Stocks fell from their highs Wednesday but remained in positive territory after Federal Reserve meeting minutes showed that the central bank will remain aggressive in raising rates to tame high inflation.
The Dow Jones Industrial Average rose 90 points, or 0.27%, but was lower than the highs of the day. The S&P 500 and the Nasdaq Composite also dipped slightly but remained up 0.74% and 0.76%, respectively.
Stocks slipped when minutes from the Federal Reserve’s December meeting showed hawkish sentiment from the central bank even as it delivered a half-percentage point rate hike, smaller than previous increases. They also showed the Fed intends to hold higher rates in place until there’s sufficient data proving inflation has cooled.
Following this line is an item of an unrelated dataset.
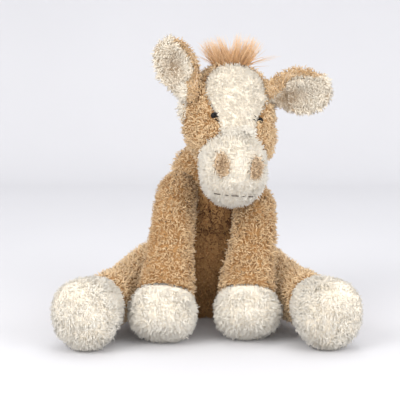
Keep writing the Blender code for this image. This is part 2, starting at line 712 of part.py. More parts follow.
def makeHair(head, joint, looks):
    """Forelock and mane, trimmed to the head so that they seat on it all over."""
    clear = GAP + facetDip(HEAD_WIDTH / 2, HEAD_SIDES)
    outline = head.rows(evenly(-1, 2, 19), around(HEAD_SIDES), -clear)
    headCutter = makeObject("head_outline_cutter", closedMesh(outline), joint)
    seat = head.point(-FORELOCK_PLACE_SHARE, 0, CLOTH)
    out = head.normal(-FORELOCK_PLACE_SHARE, 0)
    rise = (out + Vector((0, 0, 1))).normalized()
    line = straightLine(seat, seat + rise * FORELOCK_LENGTH)
    widths = [share * FORELOCK_WIDTH / 2 for share in FORELOCK_WIDTH_SHARES]
    depths = [share * FORELOCK_DEPTH / 2 for share in FORELOCK_DEPTH_SHARES]
    forelock = Form(line, (0, -1, 0), widths, depths, (CLOTH, depths[-1]))
    rows = forelock.rows(evenly(-1, 2, 10), around(LIMB_SIDES))
    cut(makeObject("forelock", closedMesh(rows), joint, looks["hair"]), headCutter)
    start = head.point(-MANE_FRONT_SHARE, 0)
    end = head.point(-MANE_BACK_SHARE, math.pi)
    top = head.point(-1, 0) + (head.point(-1, 0) - start.lerp(end, 0.5)) / 3
    line = (start, start.lerp(top, MANE_BEND_SHARE), end.lerp(top, MANE_BEND_SHARE), end)
    wide = (MANE_WIDTH / 2, MANE_WIDTH / 2, MANE_WIDTH / 2)
    high = [share * MANE_HEIGHT for share in MANE_HEIGHT_SHARES]
    side = Form(line, head.point(-1, 0) - head.middle(0), wide, high, (MANE_HEIGHT / 2, MANE_HEIGHT / 2))
    rows = side.rows(evenly(-1, 2, 13), around(SMALL_SIDES))
    cut(makeObject("mane", closedMesh(rows), joint, looks["hair"]), headCutter)


class Ear:
    """A cupped leaf that opens from a round root: ring shapes at shares of its length."""

    def __init__(self, root, ear):
        self.root = root
        self.along = Vector(ear["lean"]).normalized()
        face = Vector(ear["face"])
        self.face = (face - self.along * face.dot(self.along)).normalized()
        self.across = self.along.cross(self.face)

    def middle(self, place):
        """The ear's line bends a little towards its face."""
        return self.root + self.along * EAR_LENGTH * place + self.face * EAR_CUP * (place - place**2)

    def halfWidth(self, place):
        return smoothed(EAR_WIDTH_SHARES, place) * math.sqrt(1 - place**EAR_TIP_POWER) * EAR_WIDTH / 2

    def back(self, place, angle):
        half = self.halfWidth(place)
        cup = smoothed(EAR_CUP_SHARES, place) * EAR_CUP
        return self.middle(place) + self.across * math.cos(angle) * half - self.face * math.sin(angle) * cup

    def hollow(self, place, angle):
        """The inner side of the back cloth."""
        half = self.halfWidth(place) * (1 - EAR_EDGE_SHARE)
        depth = smoothed(EAR_OPEN_SHARES, place) * EAR_CUP
        over = self.across * math.cos(angle) * half
        return self.middle(place) + over - self.face * math.sin(angle) * depth


def earBackMesh(ear):
    rows = []
    for turn in evenly(math.pi / 2, 0, 5)[:-1]:
        ring = []
        for angle in around(2 * EAR_STEPS):
            spread = ear.across * math.cos(angle) - ear.face * math.sin(angle)
            ring.append(ear.root + (spread * math.cos(turn) - ear.along * math.sin(turn)) * EAR_ROOT_RADIUS)
        rows.append(ring)
    arc = evenly(0, math.pi, EAR_STEPS + 1)
    for place in EAR_PLACE_SHARES:
        inner = [ear.hollow(place, angle) for angle in reversed(arc)]
        rows.append([ear.back(place, angle) for angle in arc] + inner[1:-1])
    return closedMesh(rows)


def earLiningMesh(ear):
    """A thinner leaf that lies in the hollow and leaves the back's rim bare."""
    lift = GAP + facetDip(EAR_CUP, EAR_STEPS)
    under, over = [], []
    for place in EAR_PLACE_SHARES:
        if LINING_START_SHARE <= place <= LINING_END_SHARE:
            rim = math.acos(1 - EAR_RIM / ear.halfWidth(place))
            angles = evenly(rim, math.pi - rim, EAR_STEPS + 1)
            row = [ear.hollow(place, angle) + ear.face * lift for angle in angles]
            under.append(row)
            over.append([point + ear.face * EAR_LINING_THICKNESS for point in row])
    return wallMesh(under, over, False)


def makeEar(name, ear, joint, looks):
    makeObject("ear_back_" + name, earBackMesh(ear), joint, looks["tan"])
    makeObject("ear_lining_" + name, earLiningMesh(ear), joint, looks["cream"])


def makeLeg(name, form, seam, joint, floorCutter, looks):
    """Sleeve, hoof and filling of one leg, all read from one form."""
    seamGap = GAP / (form.line[-1] - form.line[0]).length
    sleevePlaces = evenly(-LIMB_OPENING_SHARE, 0, 4) + evenly(0, seam - seamGap, 6)[1:]
    hoofPlaces = evenly(seam + seamGap, 1, 4) + evenly(1, 2, 5)[1:]
    sleeve = makeObject(name + "_sleeve", skinMesh(form, sleevePlaces, LIMB_SIDES), joint, looks["tan"])
    hoof = makeObject(name + "_hoof", skinMesh(form, hoofPlaces, LIMB_SIDES), joint, looks["cream"])
    fillPlaces = evenly(-1, -LIMB_OPENING_SHARE, 3)[:-1] + sleevePlaces + hoofPlaces
    makeObject(name + "_fill", fillMesh(form, fillPlaces, LIMB_SIDES // 2), joint, looks["wadding"])
    cut(hoof, floorCutter)
    cut(sleeve, floorCutter)


def makeTail(form, joint, looks):
    rows = form.rows(evenly(-1, 2, 13), around(SMALL_SIDES))
    makeObject("tail", closedMesh(rows), joint, looks["hair"])


def clearScene():
    for made in list(bpy.data.objects):
        bpy.data.objects.remove(made, do_unlink=True)


def makeLooks():
    return {
        "tan": makeLook("tan_pile", TAN, 0.95),
        "cream": makeLook("cream_pile", CREAM, 0.95),
        "hair": makeLook("long_hair", HAIR, 0.7),
        "wadding": makeLook("wadding", WADDING, 0.95),
        "bag": makeLook("bag_cloth", BAG_CLOTH, 0.9),
        "eye": makeLook("eye_black", BLACK, 0.08),
        "plastic": makeLook("washer_plastic", CLEAR_PLASTIC, 0.4),
        "thread": makeLook("thread", THREAD, 0.8),
    }


def main():
    clearScene()
    looks = makeLooks()
    torso = torsoForm()
    neck = neckForm()
    head = headForm(neck.line[-1])
    frontLeft = frontLegForm(torso, 1, LEFT_FRONT_STANCE, LEFT_FRONT_REACH)
    frontRight = frontLegForm(torso, -1, RIGHT_FRONT_STANCE, RIGHT_FRONT_REACH)
    hindLeft = hindLegForm(1, LEFT_HIND_STANCE, LEFT_HIND_REACH)
    hindRight = hindLegForm(-1, RIGHT_HIND_STANCE, RIGHT_HIND_REACH)
    legs = {
        "front_leg_left": (frontLeft, FRONT_SEAM_SHARE),
        "front_leg_right": (frontRight, FRONT_SEAM_SHARE),
        "hind_leg_left": (hindLeft, HIND_SEAM_SHARE),
        "hind_leg_right": (hindRight, HIND_SEAM_SHARE),
    }
    tail = tailForm(torso)

    torsoJoint = makeJoint("torso_base", Vector((0, 0, 0)))
    neckJoint = makeJoint("neck_turn", neck.line[0], torsoJoint)
    headJoint = makeJoint("head_nod", neck.line[-1], neckJoint)
    tailJoint = makeJoint("tail_swing", tail.line[0], torsoJoint)

    seats = [seatCutter("neck_root_cutter", neck.line[0], NECK_RADIUS, torsoJoint)]
    seats.append(neckCollarCutter(neck, torsoJoint))
    seats.append(seatCutter("tail_seat_cutter", tail.line[0], TAIL_RADIUS, torsoJoint))
    legJoints = {}
    for name, (form, seam) in legs.items():
        legJoints[name] = makeJoint(name + "_swing", form.line[0], torsoJoint)
        seats.append(seatCutter(name + "_seat_cutter", form.line[0], form.widths[0], torsoJoint))
    floorCutter = makeTorso(torso, torsoJoint, seats, looks)
    makeNeck(neck, neckJoint, looks)

    headSeats = [seatCutter("head_seat_cutter", neck.line[-1], NECK_RADIUS, headJoint)]
    for name, ear in (("left", LEFT_EAR), ("right", RIGHT_EAR)):
        angle = -ear["angle"]
        stand = EAR_ROOT_RADIUS * EAR_STAND_SHARE
        root = head.point(ear["place"], angle) + head.normal(ear["place"], angle) * stand
        earJoint = makeJoint("ear_" + name + "_flop", root, headJoint)
        headSeats.append(seatCutter("ear_seat_cutter_" + name, root, EAR_ROOT_RADIUS, headJoint))
        makeEar(name, Ear(root, ear), earJoint, looks)
    makeHead(head, headJoint, headSeats, looks)
    makeHair(head, headJoint, looks)
    for name, (form, seam) in legs.items():
        makeLeg(name, form, seam, legJoints[name], floorCutter, looks)
    makeTail(tail, tailJoint, looks)


main()
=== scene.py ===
import math

import bmesh
import bpy
import numpy as np
from mathutils import Matrix, Vector, noise
from mathutils.bvhtree import BVHTree


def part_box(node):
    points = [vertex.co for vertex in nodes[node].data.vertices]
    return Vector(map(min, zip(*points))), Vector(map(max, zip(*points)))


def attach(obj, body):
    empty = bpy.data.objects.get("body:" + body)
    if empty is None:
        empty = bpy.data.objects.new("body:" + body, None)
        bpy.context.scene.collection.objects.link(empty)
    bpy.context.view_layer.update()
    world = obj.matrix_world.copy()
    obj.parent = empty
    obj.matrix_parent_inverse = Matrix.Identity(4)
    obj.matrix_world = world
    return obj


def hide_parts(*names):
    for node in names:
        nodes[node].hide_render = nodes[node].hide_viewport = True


# Seated plush pony. Metres, +Z up, it faces -Y. Left is its own left, +X.
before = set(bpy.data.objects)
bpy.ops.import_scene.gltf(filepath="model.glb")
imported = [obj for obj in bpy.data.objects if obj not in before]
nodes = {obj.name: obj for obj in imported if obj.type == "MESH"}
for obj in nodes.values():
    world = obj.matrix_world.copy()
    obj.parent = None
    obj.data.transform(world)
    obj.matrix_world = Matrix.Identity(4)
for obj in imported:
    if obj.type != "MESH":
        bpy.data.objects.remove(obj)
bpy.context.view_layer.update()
rng = np.random.default_rng(48)
noise.seed_set(48)  # the vector noise starts from the clock otherwise


# Camera and stage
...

“We’ve cut the gain in half in stocks. I think it was the reinforcement that the Fed doesn’t want the markets to get ahead of themselves in celebrating a slowdown in the pace of rate increases because rates are going to stay higher for longer,” said Peter Boockvar of Bleakley Financial Group.
“The Fed is juggling a lot of balls here in the sense they want to slow the pace of rate increases but they don’t want the market to start a party, which would then ease financial conditions,” he added. “They want to tighten to crush inflation but they don’t want to cause a recession.”